Gornstein’s article tracked a mysterious box — inscribed with the words from the Shema prayer — allegedly brought to America by an aged Holocaust survivor. It passed through the hands of various calamity-prone owners until it was auctioned off on eBay. The high bidder was Jason Haxton, a medical museum curator who investigated the story over many years and turned it into a book, “The Dibbuk Box.”
Haxton’s story is rooted in the actual world, with people sending emails and buying and selling on eBay, but in the end he leaves it to the reader to decide whether the story is a hoax.
Bornedal now owns the box and has it buried in his backyard.

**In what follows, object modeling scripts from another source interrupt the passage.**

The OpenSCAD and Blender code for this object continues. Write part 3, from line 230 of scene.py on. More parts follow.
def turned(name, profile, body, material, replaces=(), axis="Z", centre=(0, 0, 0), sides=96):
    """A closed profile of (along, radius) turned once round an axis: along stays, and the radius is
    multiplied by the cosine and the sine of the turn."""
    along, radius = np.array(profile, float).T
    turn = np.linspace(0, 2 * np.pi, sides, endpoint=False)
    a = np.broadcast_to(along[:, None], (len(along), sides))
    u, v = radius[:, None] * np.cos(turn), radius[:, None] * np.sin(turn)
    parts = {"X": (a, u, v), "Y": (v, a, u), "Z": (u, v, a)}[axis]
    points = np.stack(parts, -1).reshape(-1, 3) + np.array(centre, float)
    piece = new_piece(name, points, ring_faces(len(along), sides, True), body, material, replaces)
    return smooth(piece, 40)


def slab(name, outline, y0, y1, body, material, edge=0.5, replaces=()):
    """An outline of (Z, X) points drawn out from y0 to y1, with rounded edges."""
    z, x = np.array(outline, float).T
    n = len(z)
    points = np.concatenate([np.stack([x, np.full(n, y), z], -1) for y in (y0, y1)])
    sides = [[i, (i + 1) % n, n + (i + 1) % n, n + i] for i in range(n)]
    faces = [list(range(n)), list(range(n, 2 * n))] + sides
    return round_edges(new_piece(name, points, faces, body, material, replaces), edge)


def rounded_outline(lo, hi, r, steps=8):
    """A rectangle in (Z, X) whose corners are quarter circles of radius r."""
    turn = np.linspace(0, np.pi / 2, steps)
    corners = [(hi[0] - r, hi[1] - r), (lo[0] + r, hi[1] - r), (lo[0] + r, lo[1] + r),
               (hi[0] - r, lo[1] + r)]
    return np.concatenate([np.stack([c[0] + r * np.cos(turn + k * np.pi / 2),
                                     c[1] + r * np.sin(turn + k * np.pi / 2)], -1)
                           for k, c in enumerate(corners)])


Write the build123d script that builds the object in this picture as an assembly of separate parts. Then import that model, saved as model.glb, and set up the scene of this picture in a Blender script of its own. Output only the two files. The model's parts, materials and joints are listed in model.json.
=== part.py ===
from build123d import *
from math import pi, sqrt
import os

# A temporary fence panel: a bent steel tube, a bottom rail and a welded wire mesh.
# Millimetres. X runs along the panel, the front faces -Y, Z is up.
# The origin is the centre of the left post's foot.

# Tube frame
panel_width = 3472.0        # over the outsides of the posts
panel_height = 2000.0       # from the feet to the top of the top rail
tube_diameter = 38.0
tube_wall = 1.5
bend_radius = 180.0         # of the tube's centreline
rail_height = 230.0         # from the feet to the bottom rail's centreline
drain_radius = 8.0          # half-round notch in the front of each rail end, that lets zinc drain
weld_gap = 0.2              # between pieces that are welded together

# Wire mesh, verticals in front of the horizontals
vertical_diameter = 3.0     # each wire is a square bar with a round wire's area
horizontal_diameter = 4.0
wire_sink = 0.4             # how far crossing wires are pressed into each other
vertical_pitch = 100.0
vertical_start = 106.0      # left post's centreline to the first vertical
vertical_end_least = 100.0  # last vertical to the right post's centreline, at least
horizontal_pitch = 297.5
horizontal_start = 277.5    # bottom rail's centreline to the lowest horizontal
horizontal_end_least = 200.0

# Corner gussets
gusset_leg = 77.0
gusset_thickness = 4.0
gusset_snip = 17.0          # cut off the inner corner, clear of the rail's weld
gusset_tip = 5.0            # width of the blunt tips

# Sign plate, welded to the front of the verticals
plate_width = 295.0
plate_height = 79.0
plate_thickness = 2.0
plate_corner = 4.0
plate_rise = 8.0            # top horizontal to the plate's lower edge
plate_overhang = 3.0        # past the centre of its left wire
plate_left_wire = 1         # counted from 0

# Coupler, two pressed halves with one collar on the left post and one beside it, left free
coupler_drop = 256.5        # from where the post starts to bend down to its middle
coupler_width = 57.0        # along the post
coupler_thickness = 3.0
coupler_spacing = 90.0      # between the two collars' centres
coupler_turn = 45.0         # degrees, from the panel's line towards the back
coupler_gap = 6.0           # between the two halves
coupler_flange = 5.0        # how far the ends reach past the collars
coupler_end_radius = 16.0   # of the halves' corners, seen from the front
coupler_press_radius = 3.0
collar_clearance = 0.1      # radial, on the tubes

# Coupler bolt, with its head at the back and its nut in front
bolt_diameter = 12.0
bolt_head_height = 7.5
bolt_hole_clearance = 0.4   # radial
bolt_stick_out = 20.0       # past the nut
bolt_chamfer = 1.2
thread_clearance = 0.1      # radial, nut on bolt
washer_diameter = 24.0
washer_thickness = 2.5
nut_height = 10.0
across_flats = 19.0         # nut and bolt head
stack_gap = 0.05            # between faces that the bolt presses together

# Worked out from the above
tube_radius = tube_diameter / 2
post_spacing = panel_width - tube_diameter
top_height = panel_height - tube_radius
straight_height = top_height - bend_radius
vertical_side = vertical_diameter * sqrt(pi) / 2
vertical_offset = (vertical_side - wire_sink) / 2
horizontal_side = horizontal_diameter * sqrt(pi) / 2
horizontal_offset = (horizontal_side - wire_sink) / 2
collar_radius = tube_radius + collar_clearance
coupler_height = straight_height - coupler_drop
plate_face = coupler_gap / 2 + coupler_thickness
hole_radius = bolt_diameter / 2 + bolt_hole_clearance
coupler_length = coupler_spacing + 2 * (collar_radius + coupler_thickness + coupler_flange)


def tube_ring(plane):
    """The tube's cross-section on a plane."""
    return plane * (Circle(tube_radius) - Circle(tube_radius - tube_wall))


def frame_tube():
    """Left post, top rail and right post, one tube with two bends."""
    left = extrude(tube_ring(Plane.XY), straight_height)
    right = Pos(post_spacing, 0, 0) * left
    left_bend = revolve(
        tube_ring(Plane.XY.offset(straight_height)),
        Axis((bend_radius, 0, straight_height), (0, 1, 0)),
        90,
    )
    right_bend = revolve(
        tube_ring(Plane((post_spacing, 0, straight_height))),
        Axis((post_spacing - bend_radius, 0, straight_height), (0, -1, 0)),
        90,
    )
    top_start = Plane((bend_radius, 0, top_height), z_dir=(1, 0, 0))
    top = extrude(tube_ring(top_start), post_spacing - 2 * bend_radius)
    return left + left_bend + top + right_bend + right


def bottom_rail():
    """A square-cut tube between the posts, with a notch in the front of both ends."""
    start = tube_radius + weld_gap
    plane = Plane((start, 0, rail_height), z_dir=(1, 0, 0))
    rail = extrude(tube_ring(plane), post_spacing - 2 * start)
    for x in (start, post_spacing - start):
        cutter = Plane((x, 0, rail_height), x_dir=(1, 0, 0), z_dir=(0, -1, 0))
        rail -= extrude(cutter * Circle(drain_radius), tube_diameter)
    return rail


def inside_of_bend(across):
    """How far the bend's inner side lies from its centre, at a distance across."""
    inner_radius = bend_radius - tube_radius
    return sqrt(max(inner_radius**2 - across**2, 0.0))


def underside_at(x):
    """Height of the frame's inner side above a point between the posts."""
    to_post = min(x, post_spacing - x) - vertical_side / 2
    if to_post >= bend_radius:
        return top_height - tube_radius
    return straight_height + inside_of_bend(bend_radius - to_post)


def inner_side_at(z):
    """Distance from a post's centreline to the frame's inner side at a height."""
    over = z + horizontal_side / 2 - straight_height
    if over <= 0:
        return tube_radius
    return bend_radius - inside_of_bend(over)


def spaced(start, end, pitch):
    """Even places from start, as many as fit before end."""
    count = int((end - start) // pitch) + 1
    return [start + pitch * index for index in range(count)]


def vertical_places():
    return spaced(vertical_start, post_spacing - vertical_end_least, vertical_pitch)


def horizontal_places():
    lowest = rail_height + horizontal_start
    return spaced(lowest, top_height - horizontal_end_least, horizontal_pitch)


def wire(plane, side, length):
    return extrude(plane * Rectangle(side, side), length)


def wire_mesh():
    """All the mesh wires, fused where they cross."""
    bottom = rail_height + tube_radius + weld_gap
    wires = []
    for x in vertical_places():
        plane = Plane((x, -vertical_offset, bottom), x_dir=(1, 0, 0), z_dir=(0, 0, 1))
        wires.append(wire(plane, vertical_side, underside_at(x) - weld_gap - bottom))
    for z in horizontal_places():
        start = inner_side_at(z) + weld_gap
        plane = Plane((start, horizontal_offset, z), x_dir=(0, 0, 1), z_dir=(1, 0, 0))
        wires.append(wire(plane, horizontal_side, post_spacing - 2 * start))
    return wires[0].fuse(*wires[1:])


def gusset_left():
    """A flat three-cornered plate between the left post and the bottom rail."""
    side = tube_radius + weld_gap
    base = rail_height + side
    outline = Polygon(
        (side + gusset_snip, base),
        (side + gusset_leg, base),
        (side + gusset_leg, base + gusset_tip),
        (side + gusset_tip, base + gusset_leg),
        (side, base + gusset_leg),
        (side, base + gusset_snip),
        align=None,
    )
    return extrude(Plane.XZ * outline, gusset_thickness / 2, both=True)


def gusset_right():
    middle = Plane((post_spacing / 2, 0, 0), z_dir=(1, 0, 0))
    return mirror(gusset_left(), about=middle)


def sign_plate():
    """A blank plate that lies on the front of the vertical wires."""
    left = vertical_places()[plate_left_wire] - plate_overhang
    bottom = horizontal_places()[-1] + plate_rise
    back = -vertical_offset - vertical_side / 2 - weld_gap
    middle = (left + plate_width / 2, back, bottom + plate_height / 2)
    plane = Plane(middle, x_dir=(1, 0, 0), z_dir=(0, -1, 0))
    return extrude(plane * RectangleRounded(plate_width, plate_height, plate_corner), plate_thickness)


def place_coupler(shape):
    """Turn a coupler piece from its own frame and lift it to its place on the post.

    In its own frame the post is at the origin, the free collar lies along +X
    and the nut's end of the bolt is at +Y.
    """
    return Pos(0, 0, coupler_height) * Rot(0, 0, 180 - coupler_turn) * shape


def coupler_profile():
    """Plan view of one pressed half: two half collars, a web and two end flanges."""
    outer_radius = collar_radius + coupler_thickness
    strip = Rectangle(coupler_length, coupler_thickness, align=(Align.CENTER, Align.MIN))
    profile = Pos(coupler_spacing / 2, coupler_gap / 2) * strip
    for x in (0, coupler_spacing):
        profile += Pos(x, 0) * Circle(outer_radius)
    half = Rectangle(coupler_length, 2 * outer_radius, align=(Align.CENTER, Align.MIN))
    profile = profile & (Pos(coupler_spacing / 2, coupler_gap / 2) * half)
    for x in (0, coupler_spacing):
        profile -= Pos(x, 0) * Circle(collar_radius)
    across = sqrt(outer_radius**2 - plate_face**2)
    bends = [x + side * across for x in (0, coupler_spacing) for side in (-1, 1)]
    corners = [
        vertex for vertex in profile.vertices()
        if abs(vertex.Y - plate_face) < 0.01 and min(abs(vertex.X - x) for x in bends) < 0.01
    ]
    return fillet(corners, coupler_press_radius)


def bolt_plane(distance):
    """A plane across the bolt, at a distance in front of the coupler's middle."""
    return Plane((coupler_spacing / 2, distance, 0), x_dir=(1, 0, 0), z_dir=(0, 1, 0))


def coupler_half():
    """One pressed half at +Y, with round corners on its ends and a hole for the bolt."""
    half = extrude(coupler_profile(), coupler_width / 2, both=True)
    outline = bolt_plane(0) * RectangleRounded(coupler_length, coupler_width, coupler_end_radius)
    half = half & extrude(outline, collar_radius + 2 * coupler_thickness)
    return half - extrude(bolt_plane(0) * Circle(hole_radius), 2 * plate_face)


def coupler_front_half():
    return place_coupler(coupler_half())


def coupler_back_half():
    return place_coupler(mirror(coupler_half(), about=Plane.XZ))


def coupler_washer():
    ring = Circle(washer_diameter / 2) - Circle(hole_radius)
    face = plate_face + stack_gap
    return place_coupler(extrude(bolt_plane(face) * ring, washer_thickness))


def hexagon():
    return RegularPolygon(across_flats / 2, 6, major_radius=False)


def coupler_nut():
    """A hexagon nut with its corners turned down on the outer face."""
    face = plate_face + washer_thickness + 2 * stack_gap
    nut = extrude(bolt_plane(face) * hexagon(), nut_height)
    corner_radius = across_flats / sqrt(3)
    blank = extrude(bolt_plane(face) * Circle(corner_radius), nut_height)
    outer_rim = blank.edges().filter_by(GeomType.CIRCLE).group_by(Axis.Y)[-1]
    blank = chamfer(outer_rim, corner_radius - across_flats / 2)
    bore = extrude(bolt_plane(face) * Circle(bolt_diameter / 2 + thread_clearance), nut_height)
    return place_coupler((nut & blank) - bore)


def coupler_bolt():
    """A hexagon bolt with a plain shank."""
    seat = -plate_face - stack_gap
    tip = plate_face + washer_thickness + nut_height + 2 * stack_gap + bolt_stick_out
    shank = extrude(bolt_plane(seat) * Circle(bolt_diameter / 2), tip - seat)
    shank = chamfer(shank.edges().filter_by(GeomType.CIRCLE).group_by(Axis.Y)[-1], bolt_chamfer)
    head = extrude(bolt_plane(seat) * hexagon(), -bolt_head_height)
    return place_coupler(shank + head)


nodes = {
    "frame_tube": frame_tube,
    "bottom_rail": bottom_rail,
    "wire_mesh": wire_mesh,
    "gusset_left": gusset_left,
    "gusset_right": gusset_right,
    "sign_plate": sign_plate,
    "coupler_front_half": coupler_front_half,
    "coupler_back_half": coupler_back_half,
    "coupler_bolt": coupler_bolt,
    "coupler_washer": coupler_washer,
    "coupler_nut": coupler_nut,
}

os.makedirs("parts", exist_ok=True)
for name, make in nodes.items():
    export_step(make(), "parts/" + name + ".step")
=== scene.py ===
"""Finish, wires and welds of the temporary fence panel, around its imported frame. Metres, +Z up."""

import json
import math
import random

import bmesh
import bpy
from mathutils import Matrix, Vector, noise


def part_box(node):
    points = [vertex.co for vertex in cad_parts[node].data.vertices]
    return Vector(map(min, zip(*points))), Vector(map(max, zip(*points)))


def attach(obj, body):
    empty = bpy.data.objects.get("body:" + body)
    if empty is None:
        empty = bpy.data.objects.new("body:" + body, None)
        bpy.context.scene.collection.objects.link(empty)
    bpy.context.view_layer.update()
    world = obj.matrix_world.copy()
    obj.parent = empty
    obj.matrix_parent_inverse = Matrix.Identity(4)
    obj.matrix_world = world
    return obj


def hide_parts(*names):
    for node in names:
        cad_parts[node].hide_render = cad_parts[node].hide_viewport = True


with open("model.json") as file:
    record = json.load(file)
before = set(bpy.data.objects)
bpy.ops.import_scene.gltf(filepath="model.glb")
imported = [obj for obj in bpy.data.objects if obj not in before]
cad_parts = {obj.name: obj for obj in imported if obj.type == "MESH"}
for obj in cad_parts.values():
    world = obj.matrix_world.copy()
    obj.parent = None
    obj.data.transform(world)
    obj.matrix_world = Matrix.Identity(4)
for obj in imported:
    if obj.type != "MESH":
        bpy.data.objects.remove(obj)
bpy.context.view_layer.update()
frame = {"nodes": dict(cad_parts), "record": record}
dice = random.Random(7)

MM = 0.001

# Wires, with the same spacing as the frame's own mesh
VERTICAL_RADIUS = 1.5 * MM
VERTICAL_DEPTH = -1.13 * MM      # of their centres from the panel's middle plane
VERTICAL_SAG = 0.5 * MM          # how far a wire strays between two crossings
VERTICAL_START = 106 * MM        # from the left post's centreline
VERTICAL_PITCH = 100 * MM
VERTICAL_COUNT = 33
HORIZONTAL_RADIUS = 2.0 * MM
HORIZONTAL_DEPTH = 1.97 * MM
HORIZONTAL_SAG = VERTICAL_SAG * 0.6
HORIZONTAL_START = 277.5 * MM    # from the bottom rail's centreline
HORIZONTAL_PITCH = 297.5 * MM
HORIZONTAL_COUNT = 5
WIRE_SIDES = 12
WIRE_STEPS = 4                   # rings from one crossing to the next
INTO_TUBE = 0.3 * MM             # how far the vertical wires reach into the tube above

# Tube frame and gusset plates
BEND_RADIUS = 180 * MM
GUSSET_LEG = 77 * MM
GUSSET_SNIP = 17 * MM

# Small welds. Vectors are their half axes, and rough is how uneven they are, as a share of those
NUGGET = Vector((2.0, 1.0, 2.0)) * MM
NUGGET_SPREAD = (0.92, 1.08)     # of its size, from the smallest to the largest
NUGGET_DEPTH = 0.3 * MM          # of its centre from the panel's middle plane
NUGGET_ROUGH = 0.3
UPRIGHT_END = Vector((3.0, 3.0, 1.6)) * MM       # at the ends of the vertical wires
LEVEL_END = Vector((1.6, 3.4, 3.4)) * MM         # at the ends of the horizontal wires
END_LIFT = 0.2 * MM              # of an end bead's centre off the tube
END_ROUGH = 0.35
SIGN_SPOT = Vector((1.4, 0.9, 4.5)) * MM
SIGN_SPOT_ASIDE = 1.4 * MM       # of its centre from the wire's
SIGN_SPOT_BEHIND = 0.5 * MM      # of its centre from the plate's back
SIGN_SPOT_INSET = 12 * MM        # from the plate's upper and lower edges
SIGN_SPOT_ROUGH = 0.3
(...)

“I’m not superstitious,” he tells JTA, saying that for a few weeks he has worn the ring found inside the box.
Still, he acknowledges twinges of concern while flying, aware that the ring was along for the journey in his suitcase.
Bornedal speculates that the dybbuk’s possession of Em was largely an allegory on her inner fears at a time when her parents were going through a bitter divorce. While shooting the movie, he says he concentrated on the production rather than worry about the dybbuk’s alleged powers.
He maintained this attitude, he says, even when all the neon light fixtures exploded one day on the set in Vancouver, Canada, and when a fire destroyed all the props used in the movie shortly after the film wrapped.
His new film attests to the continuing fascination with the spiritual possession theme, especially in movies that reenact the viewer’s dreamlike fears while he is safe in his seat, says Edna Nahshon, a professor of Hebrew at the Jewish Theological Seminary in New York who specializes on the Jewish theater.
In our time, she says, the dybbuk theme is still alive in the Chasidic world and is connected historically to kabbalistic teaching on the transmigration of souls. Nahshon adds that the dybbuk theme is found in various forms in almost every culture and religion.
In Jewish tradition, the dybbuk is almost invariably male, usually possessing a female soul and body. This scenario gives the possessed woman a “voice” to say what is normally repressed, including sexual desire, Nahshon says. But in “The Possession,” the gender identities are murkier. The dybbuk, however, is female, Bornedal says.
What is clear is that the dybbuk remains with us in theatrical performances and books.
Just before the opening of “The Possessed,” a Los Angeles theater concluded the stage run of “The Exorcist” with a different approach than the famed 1974 movie, but also based on William Peter Blatty’s novel.
The dybbuk theme also showed up in the 2009 movie “A Serious Man” by Joel and Ethan Coen. The film opened with a visit by a presumed dybbuk in an Eastern European shtetl, while its central character is a man beset by slights and setbacks that neither he nor the wise rabbis he consults can explain.
As for the grandfather of the cinematic genre, the 1937 Polish Yiddish film “Der Dibbuk,” it has been restored by the National Center for Jewish Film and continues to enjoy considerable popularity.
In recent years, the restored “Dibbuk” has screened worldwide in venues ranging from the Austrian Film Archive to an outdoor screening at the Hollywood Bowl, said Lisa Rivo, the film center’s associate director.